I am the one who first noticed that the house that we were sleeping in was, in fact, on fire. I started screaming and shouting, waking my sisters and our guardian, Katekani. I shouted for help from our neighbour: “Hahani Mavis! Hahani Mavis! Yindlu yatshwa! Ha fa! [Aunt Mavis! Aunt Mavis! The house is burning! We are dying!]”

We were colliding with each other trying to escape. When Katekani reached for the door, for a moment we thought it had been locked from the outside. Luckily, it had just jammed, so we pushed it open and escaped.

Our house was burning down before us. By the time the neighbours arrived, the thatched roof had crashed in, showering sparks. I remember us being outside in the deep of night in our underwear, crying at the tops of our voices.

The neighbours stood around, watching the roof timbers and thatch, which my parents had collected by hand over many months, burn to the ground in an instant.

Everything burnt inside that rondavel.
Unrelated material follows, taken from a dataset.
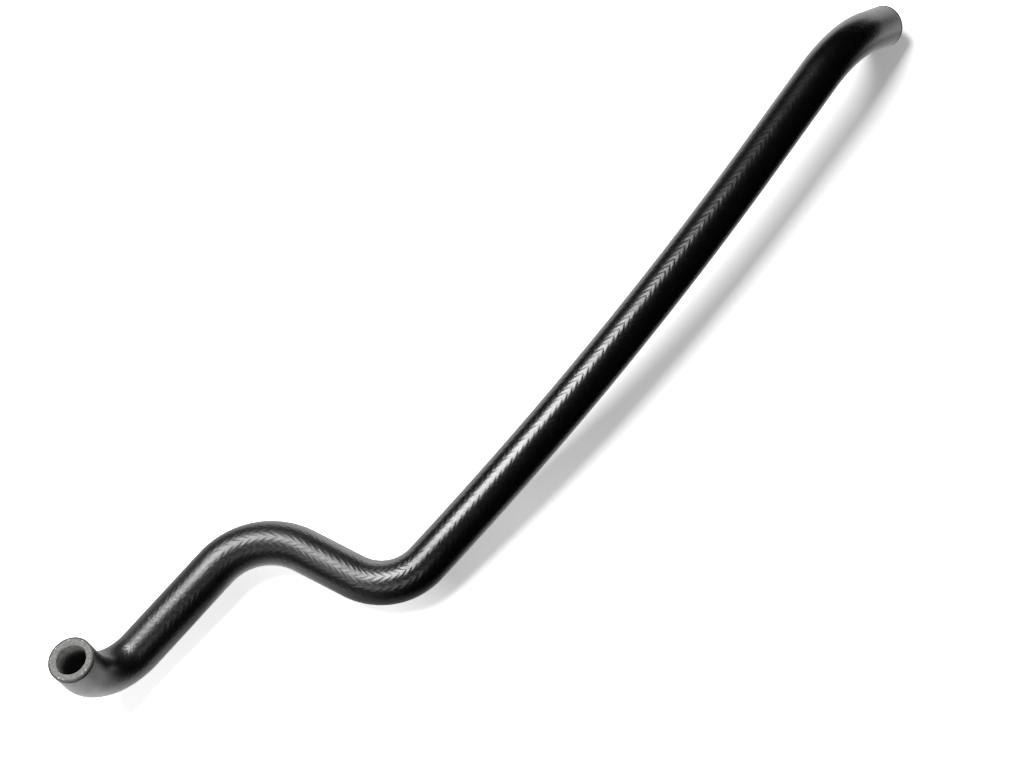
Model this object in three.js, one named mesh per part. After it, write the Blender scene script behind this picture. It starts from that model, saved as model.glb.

We were devastated.

The whole village was shocked by the tragedy, but everyone was happy that no life had been lost and no one had been hurt.

What the villagers did not know was how hurt we were mentally.

They did not know that we would bear the scar for a lifetime; the tragedy would haunt us for years to come.

For anyone who has never lived in a village, one thing I can tell you is that news travels faster than the speed of light. From Anyusitandi Ya Le Danwini to Anyusitandi Ya Le Masirheni, everybody knew about the fire.

By the next morning, my mother already knew what had transpired at her house. She was devastated.

There she was, among the shacks, trying to provide for her children and, in an instant, as far as she knew, all her children were dead. I assume the thought of committing suicide came to her.

Later that day, someone more mature explained to her that no one had died, but the house had burnt down. She breathed a sigh of relief. My uncle, who stayed in the township where I was born, transported both of my parents back home.

We did get support from family and friends from near and far. People of goodwill donated blankets and clothes to cover the damage.

This was real communism, not the individualism, celebrated in the urban areas that eventually leads to the capitalist approach in government.

Life had to go on. The cause of the tragedy – who started the fire – remains a mystery to this day. It was a time of despair for all of us. We didn’t know how to go on.

But the struggle had to go on. I remember walking to school barefoot for almost three weeks. The sun did not help: the ground was very hot, and I had to endure the pain. But most children walked barefoot to school. I was now one of them.

A few weeks later, my parents had to go back to Pretoria. I felt a little bit bitter about their leaving us behind in the midst of a trauma.

We began to go downhill psychologically. After the fire, I remember social workers starting to come to our house. We would come home from school sometimes to find them talking to our guardian.

They would look at us, and everything around us, as if we were orphans. They would ask a lot of questions.

They worked with us to deal with the trauma that we were going through.

Some of the small-minded neighbours criticised my mother for moving to the city. Their argument was that it was milk and honey for my mother, while we were drowning in poverty.

I heard one of the neighbours say: “Va nga famba va ya joni va siya vana mara? [How could she go to Gauteng and leave her children?]”

We had now moved into the rondavel kitchen. The once-upon-a-very-short-time bedroom had now become a kitchen without a roof, for it had burnt down. We were, indeed, drowning in poverty.

Our family was so poor that we ate majakiti, which was basically fried grass, and guxe or thelele which, on the surface, looked like mucus.

Don’t get me wrong, this type of food was, and still is, nice, but the problem is that we ate it repeatedly – to a point at which we lost our appetite.